DATASET EXCERPT:
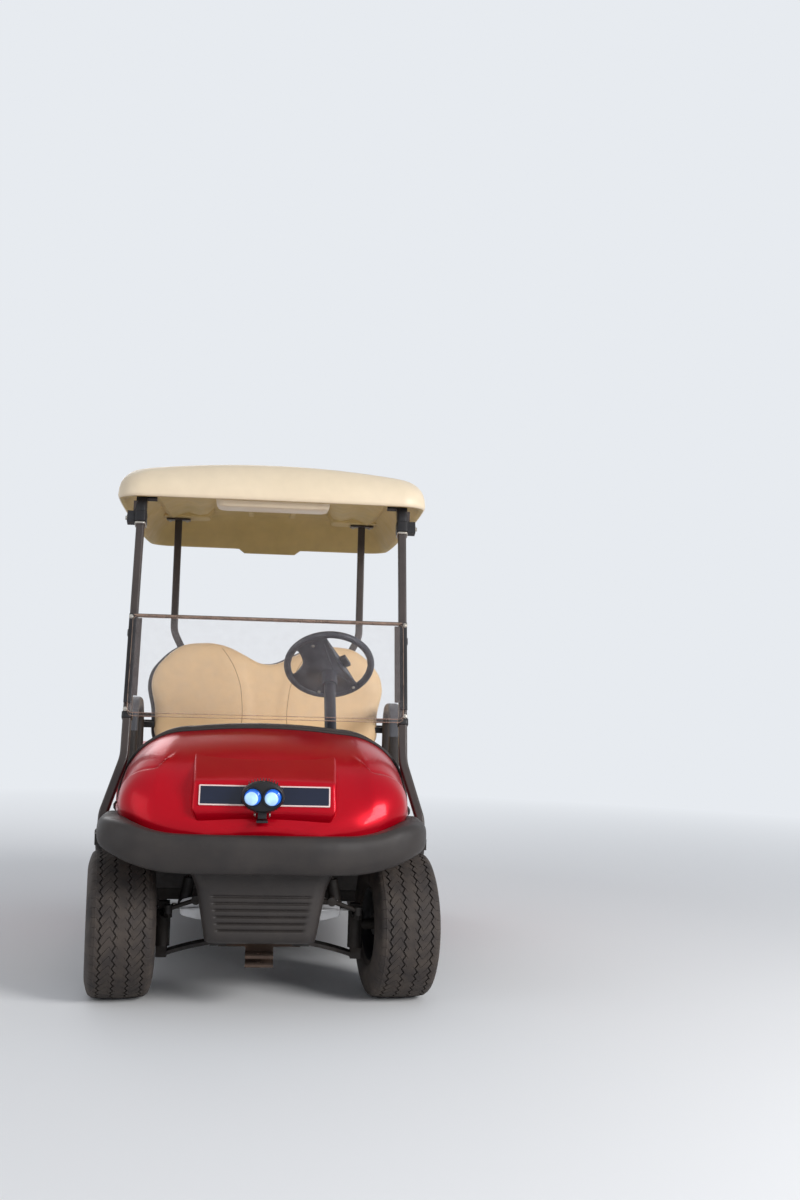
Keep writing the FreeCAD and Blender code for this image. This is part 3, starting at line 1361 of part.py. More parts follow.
def backrest_wire(grow, y):
    """The outline as arcs through points, closed on the other side."""
    pts = [Vector(x, y, z) for x, z in backrest_outline(grow)]

    def flip(p):
        return Vector(-p.x, p.y, p.z)

    right = [
        Part.makeLine(pts[0], pts[1]),
        Part.Arc(pts[1], pts[2], pts[3]).toShape(),
        Part.Arc(pts[3], pts[4], pts[5]).toShape(),
        Part.Arc(pts[5], pts[6], pts[7]).toShape(),
        Part.Arc(pts[7], pts[8], pts[9]).toShape(),
        Part.Arc(pts[9], (pts[9] + pts[10]) / 2 - Vector(0, 0, 5), pts[10]).toShape(),
    ]
    left = [
        Part.Arc(pts[10], flip((pts[9] + pts[10]) / 2 - Vector(0, 0, 5)), flip(pts[9])).toShape(),
        Part.Arc(flip(pts[9]), flip(pts[8]), flip(pts[7])).toShape(),
        Part.Arc(flip(pts[7]), flip(pts[6]), flip(pts[5])).toShape(),
        Part.Arc(flip(pts[5]), flip(pts[4]), flip(pts[3])).toShape(),
        Part.Arc(flip(pts[3]), flip(pts[2]), flip(pts[1])).toShape(),
        Part.makeLine(flip(pts[1]), pts[0]),
    ]
    return Part.Wire(right + left)


def make_backrest():
    y = backrest_foot()
    lean = backrest_turn()
    thick = D.backrest_thickness.value
    pad = Part.Face(backrest_wire(0, y)).extrude(Vector(0, thick, 0))
    item = keep("backrest_cushion", feature("backrest_pad", pad))
    item.Placement = lean
    shell = Part.Face(backrest_wire(12, y + thick + 0.3)).extrude(Vector(0, D.shell_thickness.value, 0))
    item = keep("backrest_shell", feature("backrest_cover", shell))
    item.Placement = lean


def backrest_foot():
    """Where the front face of the backrest meets its lower edge."""
    return box_rear.value - 41


def backrest_turn():
    """The turn that leans the backrest, and all that is parallel to it, about its lower front edge."""
    centre = Vector(0, backrest_foot(), D.backrest_bottom.value)
    return Placement(Vector(), Rotation(Vector(1, 0, 0), -D.backrest_lean.value), centre)


def bar_faces():
    """Front and rear faces of the cross bars before the lean: behind the shell, ahead of the posts."""
    front = backrest_foot() + D.backrest_thickness.value + D.shell_thickness.value + 0.6
    return front, front + 16


def rear_post_foot():
    """Where a rear post stands, as two distances."""
    lean = math.radians(D.backrest_lean.value)
    middle = bar_faces()[1] + 0.3 + D.rear_post_side.value / 2
    offset = middle - backrest_foot()
    y = backrest_foot() + offset / math.cos(lean) - 100 * math.tan(lean)
    return D.rear_post_spacing / 2 - 62, size_of(y)


def rear_post_points():
    """Path of a rear post: down from the roof, in behind the backrest, and down to the frame."""
    x, y = plain(*rear_post_foot())
    slant = math.tan(math.radians(D.backrest_lean.value))
    knee = D.backrest_bottom.value - 100
    top = D.rear_post_spacing.value / 2
    return [
        Vector(top, y + (1250 - knee) * slant + 26, D.roof_height.value - 86),
        Vector(top, y + (1190 - knee) * slant, 1190),
        Vector(x, y + (1070 - knee) * slant, 1070),
        Vector(x, y, knee),
        Vector(x, y, rail_top.value + 15 + D.cross_depth.value),
    ]


def make_posts():
    wide, deep = plain(D.post_width, D.post_depth)
    top_x, foot_x = D.post_spacing.value / 2, D.post_foot_spacing.value / 2
    base = beam_top.value
    beam = (beam_front.value + beam_back.value) / 2
    points = [
        Vector(foot_x, beam, base),
        Vector(foot_x - 3, beam + 6, base + 62),
        Vector(top_x, beam + 92, base + 236),
        Vector(top_x, roof_front().value + 92, rim_level(92) + 40),
    ]
    path = smooth_path(points, [60, 150])
    section = rounded_section(wide, deep, 7, points[0], points[1] - points[0], Vector(0, 1, 0))
    post = tube_along(path, section)
    foot = Part.makeBox(2000, 400, 60, Vector(-1000, beam - 200, base - 60))
    post = post.cut(foot)
    head = Part.makeBox(60, 30, 26, points[-1] - Vector(62, 15, 6))
    clip = Part.makeBox(20, 54, 44, points[-1] + Vector(6, -40, -94))
    both_sides("front_posts", feature("front_post_left", post.fuse([head, clip]).removeSplitter()))

    side = D.rear_post_side.value
    points = rear_post_points()
    path = smooth_path(points, [110, 110, 260])
    section = rounded_section(side, side, 5, points[0], points[1] - points[0], Vector(0, 1, 0))
    post = tube_along(path, section)
    ceiling = Part.makeBox(2000, 400, 60, Vector(-1000, points[0].y - 200, points[0].z - 2))
    flange = Part.makeBox(100, 62, 6, points[0] - Vector(50, 31, 8))
    level = Part.makeBox(2000, 2000, 60, Vector(-1000, 0, points[-1].z - 60))
    shape = post.cut(ceiling).cut(level).fuse(flange)
    both_sides("rear_posts", feature("rear_post_left", shape.removeSplitter()))


def make_restraints():
    """Moulded hip restraints: tall loops beside the seat, joined by a bar behind the backrest."""
    low, high = D.deck_height.value, D.restraint_height.value
    front, back = seat_front.value + 130, box_rear.value - 22
    x = D.seat_width.value / 2 + 10
    wide = D.restraint_width.value
    outer = [
        Vector(x, front, low), Vector(x, back, low), Vector(x, back, high - 60), Vector(x, back - 60, high),
        Vector(x, front + 80, high), Vector(x, front, high - 80),
    ]
    face = Part.Face(Part.makePolygon(outer + outer[:1])).extrude(Vector(wide, 0, 0))
    inner = [
        Vector(x - 5, front + 46, low + 42), Vector(x - 5, back - 46, low + 42), Vector(x - 5, back - 46, high - 86),
        Vector(x - 5, back - 76, high - 50), Vector(x - 5, front + 96, high - 50), Vector(x - 5, front + 46, high - 98),
    ]
    hole = Part.Face(Part.makePolygon(inner + inner[:1])).extrude(Vector(wide + 10, 0, 0))
    loop = face.cut(hole)
    edges = [e for e in loop.Edges if e.BoundBox.XLength > wide - 1 and e.BoundBox.ZMin > high - 110]
    loop = loop.makeFillet(26, [e for e in edges if e.BoundBox.ZMin > high - 84])
    both_sides("hip_restraints", feature("hip_restraint_left", loop))

    y, rear = bar_faces()
    lower = D.backrest_bottom.value
    ends = x + wide - 6
    bars = [Part.makeBox(2 * ends, rear - y, 18, Vector(-ends, y, lower + z)) for z in (12, 42)]
    for s in (1, -1):
        bars.append(Part.makeBox(36, rear - y, 60, Vector(s * (x - 60) - 18, y, lower + 6)))
    pair = bars[0].fuse(bars[1:])
    pair.Placement = backrest_turn()
    stays = []
    for s in (1, -1):
        across = min(s * (x + 8), s * ends)
        stay = Part.makeBox(ends - x - 8, y + 8 - back - 0.3, 20, Vector(across, back + 0.3, lower + 12))
        stays.append(stay)
    keep("backrest_bars", feature("backrest_bar_pair", pair.fuse(stays).removeSplitter()))


# Roof: a lofted moulding with a hollow underside and bosses for the rear posts
def roof_front():
    """Where the roof's front lip is."""
    return nose + D.roof_setback


def rim_level(back):
    """Lower edge of the roof at a distance behind its front lip."""
    return D.roof_height.value - D.roof_depth.value + D.roof_rise.value * (1 - back / D.roof_length.value)


# Each row: share of the roof's length, half width at the rim as a share, and crown drop.
ROOF_SECTIONS = [
    (0.0, 0.945, 40),
    (0.035, 0.98, 13),
    (0.12, 1.0, 4),
    (0.45, 1.0, 0),
    (0.90, 0.98, 12),
    (0.975, 0.955, 28),
    (1.0, 0.91, 56),
]


def roof_section(row, inset, top_inset, drop_rim):
    """One cross-section of the roof: rim, sloping shoulder and crowned top."""
    share, width, drop = row
    y = roof_front().value + share * D.roof_length.value
    wide = D.roof_width.value / 2 * width - inset
    rim = rim_level(share * D.roof_length.value) - drop_rim
    top = D.roof_height.value - drop - top_inset
    shoulder = wide - 74
    edge_top = top - 32
    lip = rim + (edge_top - rim) * 0.30
    right = [
        Vector(wide, y, rim), Vector(wide - 3, y, lip), Vector(wide - 25, y, rim + (edge_top - rim) * 0.68),
        Vector(shoulder, y, edge_top),
    ]
    left = [Vector(-p.x, p.y, p.z) for p in right]
    return Part.Wire([
        Part.makeLine(left[0], right[0]),
        Part.makeLine(right[0], right[1]),
        Part.Arc(right[1], right[2], right[3]).toShape(),
        Part.Arc(right[3], Vector(0, y, top), left[3]).toShape(),
        Part.Arc(left[3], left[2], left[1]).toShape(),
        Part.makeLine(left[1], left[0]),
    ])


def make_roof():
    wall = D.roof_wall.value
    outer = Part.makeLoft([roof_section(r, 0, 0, 0) for r in ROOF_SECTIONS], True, True)
    rows = [list(r) for r in ROOF_SECTIONS]
    rows[0][0] += wall / D.roof_length.value
    rows[-1][0] -= wall / D.roof_length.value
    rows[1][0] += 0.02
    rows[-2][0] -= 0.02
    inner = Part.makeLoft([roof_section(r, wall, 34, 20) for r in rows], True, True)
    shell = outer.cut(inner)
    post = rear_post_points()[0]
    ceiling = post.z - 2
    bosses = []
    for s in (1, -1):
        bosses.append(Part.makeBox(190, 150, 60, Vector(s * (post.x - 45) - 95, post.y - 75, ceiling)))
    head = Vector(D.post_spacing.value / 2, roof_front().value + 92, rim_level(92) + 60.3)
    for s in (1, -1):
        bosses.append(Part.makeBox(100, 60, 70, Vector(s * (head.x - 25) - 50, head.y - 30, head.z)))
    shell = shell.fuse([b.common(outer) for b in bosses])
    keep("roof", feature("roof_shell", shell.removeSplitter()))


def make_windshield():
    """Two clear panels: the upper one hangs folded down in front of the lower one."""
    beam = (beam_front.value + beam_back.value) / 2
    low = Vector(0, beam + 92, beam_top.value + 236)
    high = Vector(0, roof_front().value + 92, rim_level(92) + 40)
    way = (high - low).normalize()
    slope = math.degrees(math.asin(way.y))
    front = D.post_depth.value / 2 + 0.3
    out = Vector(0, -math.cos(math.radians(slope)), math.sin(math.radians(slope)))
    foot = D.cowl_height.value + D.glass_rise.value
    start = low + way * ((foot - low.z) / way.z) + out * front
    wide, tall, thick = plain(D.glass_width, D.glass_height, D.glass_thickness)
    turn = Rotation(Vector(1, 0, 0), -slope)
    for label, ahead, up in (("windshield_lower", 0.0, 0.0), ("windshield_upper", thick + D.glass_gap.value, 8.0)):
        pane = doc.addObject("Part::Box", label + "_pane")
        bind(pane, Length=D.glass_width, Width=D.glass_thickness, Height=D.glass_height - up)
        at = start + out * (thick + ahead) + way * up
        pane.Placement = Placement(Vector(-wide / 2, 0, 0) + at, turn)
        keep(label, pane)
    hinge_low = start + out * (thick + 0.0) + way * (tall + 0.1)
    depth = 2 * thick + D.glass_gap.value
    bar = Part.makeBox(wide, depth, 7, Vector(-wide / 2, 0, 0))
    bar.Placement = Placement(hinge_low + out * (depth - thick), turn)
    strips = []
    for s in (1, -1):
        spacer = Part.makeBox(30, D.glass_gap.value, tall * 0.78, Vector(s * (wide / 2 - 15) - 15, 0, tall * 0.2))
        spacer.Placement = Placement(start + out * (thick + D.glass_gap.value), turn)
        strips.append(spacer)
    strips.append(bar)
    keep("windshield_channels", feature("channel_shapes", Part.makeCompound(strips)))


def make_basket():
    """Open wire basket behind the backrest, over the bag well."""
    half, deep, tall = 300, 190, 190
    y = bag_front.value + 30
    low = D.fender_height.value + 50
    bar = 9
    solids = []
    for z in (low, low + tall - bar):
        outer = Part.makeBox(2 * half, deep, bar, Vector(-half, y, z))
        solids.append(outer.cut(Part.makeBox(2 * (half - bar), deep - 2 * bar, bar + 2, Vector(-half + bar, y + bar, z - 1))))
    for n in range(13):
        x = -half + n * (2 * half - bar) / 12
        for yy in (y, y + deep - bar):
            solids.append(Part.makeBox(bar, bar, tall, Vector(x, yy, low)))
        solids.append(Part.makeBox(bar, deep, bar, Vector(x, y, low)))
    for n in range(1, 4):
        yy = y + n * (deep - bar) / 4
        for x in (-half, half - bar):
            solids.append(Part.makeBox(bar, bar, tall, Vector(x, yy, low)))
        solids.append(Part.makeBox(2 * half, bar, bar, Vector(-half, yy, low)))
    x, foot = plain(*rear_post_foot())
    side = D.rear_post_side.value
    level = low + tall - 50
    knee = D.backrest_bottom.value - 100
    face = foot + (level - knee) * math.tan(math.radians(D.backrest_lean.value)) + side / 2 + 4
    for s in (1, -1):
        across = min(s * (half - 10), s * (x + side / 2))
        solids.append(Part.makeBox(x + side / 2 - half + 10, y + 30 - face, 20, Vector(across, face, level)))
    keep("basket", feature("basket_wires", solids[0].fuse(solids[1:]).removeSplitter()))


make_frame()
make_wheels()
for side, hand in ((1, "left"), (-1, "right")):
    make_knuckle(side, hand)
make_front_suspension()
make_steering()
make_rear_axle()
make_rear_dampers()
make_floor()
make_front_body()
make_bumper()
make_fascia()
make_dash()
make_column()
make_steering_wheel()
make_rear_body()
make_seat_box()
make_bag_well()
make_seat()
make_backrest()
make_restraints()
make_posts()
make_roof()
make_windshield()
make_basket()
doc.recompute()

problems = [f"{o.Name}: {o.State}" for o in doc.Objects if {"Invalid", "Error"} & set(o.State)]
for label, item in nodes.items():
    shape = item.Shape
    if shape.isNull() or not shape.isValid() or not shape.Solids:
        problems.append(f"{label}: no valid solid")
if problems:
    raise RuntimeError("\n".join(problems))

os.makedirs("parts", exist_ok=True)
for label, item in nodes.items():
    item.Shape.exportStep(f"parts/{label}.step")
print(len(nodes), "nodes")
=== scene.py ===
"""Dresses the golf cart: detailed meshes, procedural finishes, soft light and the camera.

Lengths are in metres. +Z is up, the cart drives towards -Y, and +X is its left, the driver's side.
"""

import json
import logging
import math
from dataclasses import dataclass
from enum import Enum
from functools import cache
from typing import Callable, Iterable, Sequence

import bmesh
import bpy
from mathutils import Matrix, Vector
from mathutils.bvhtree import BVHTree


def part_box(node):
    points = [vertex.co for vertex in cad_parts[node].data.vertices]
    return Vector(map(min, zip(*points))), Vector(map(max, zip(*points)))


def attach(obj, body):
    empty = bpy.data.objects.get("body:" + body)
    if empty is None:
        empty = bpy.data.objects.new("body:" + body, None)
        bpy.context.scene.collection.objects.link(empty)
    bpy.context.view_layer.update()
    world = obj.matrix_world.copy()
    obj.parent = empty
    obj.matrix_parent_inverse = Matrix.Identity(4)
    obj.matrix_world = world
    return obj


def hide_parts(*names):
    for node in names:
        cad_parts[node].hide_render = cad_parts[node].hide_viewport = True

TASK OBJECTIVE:
Your output must be the lines of the material above, from the first through the line that contains "return Vector(-p.x, p.y, p.z)", copied exactly. Include both endpoints and nothing else.

CORRECT ANSWER:
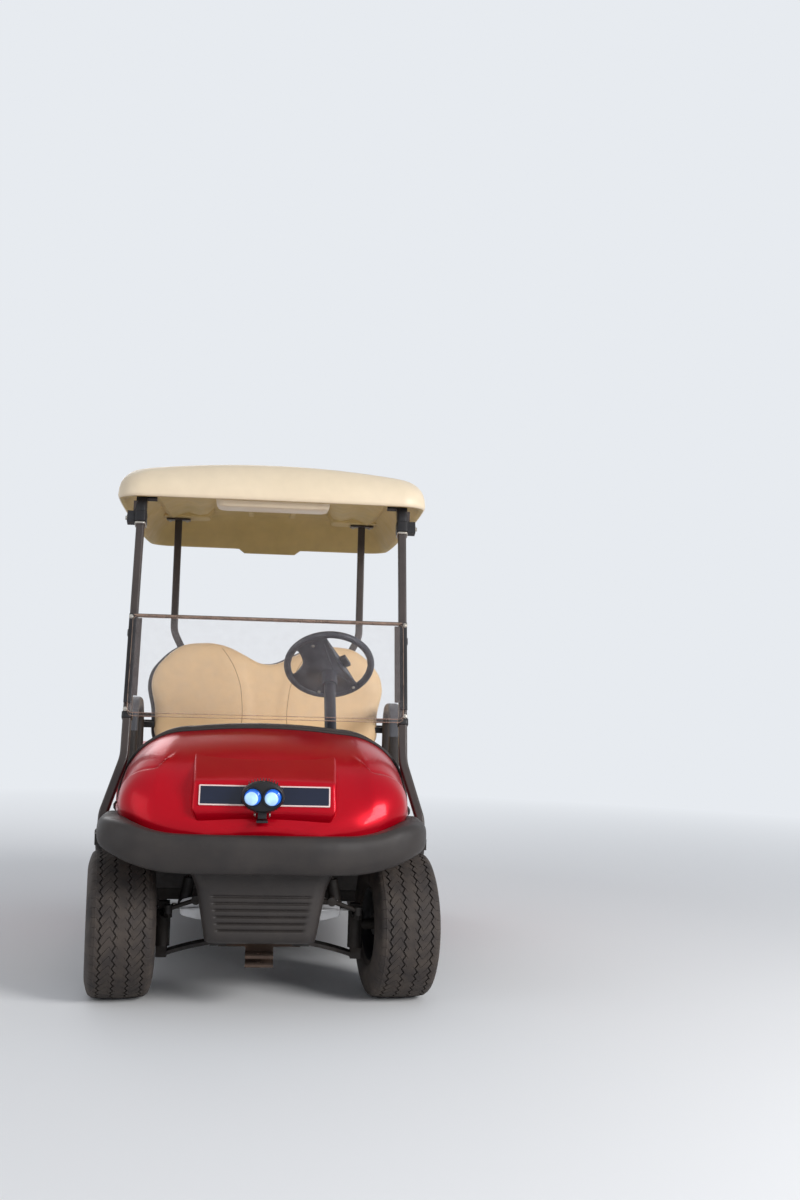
Keep writing the FreeCAD and Blender code for this image. This is part 3, starting at line 1361 of part.py. More parts follow.
def backrest_wire(grow, y):
    """The outline as arcs through points, closed on the other side."""
    pts = [Vector(x, y, z) for x, z in backrest_outline(grow)]

    def flip(p):
        return Vector(-p.x, p.y, p.z)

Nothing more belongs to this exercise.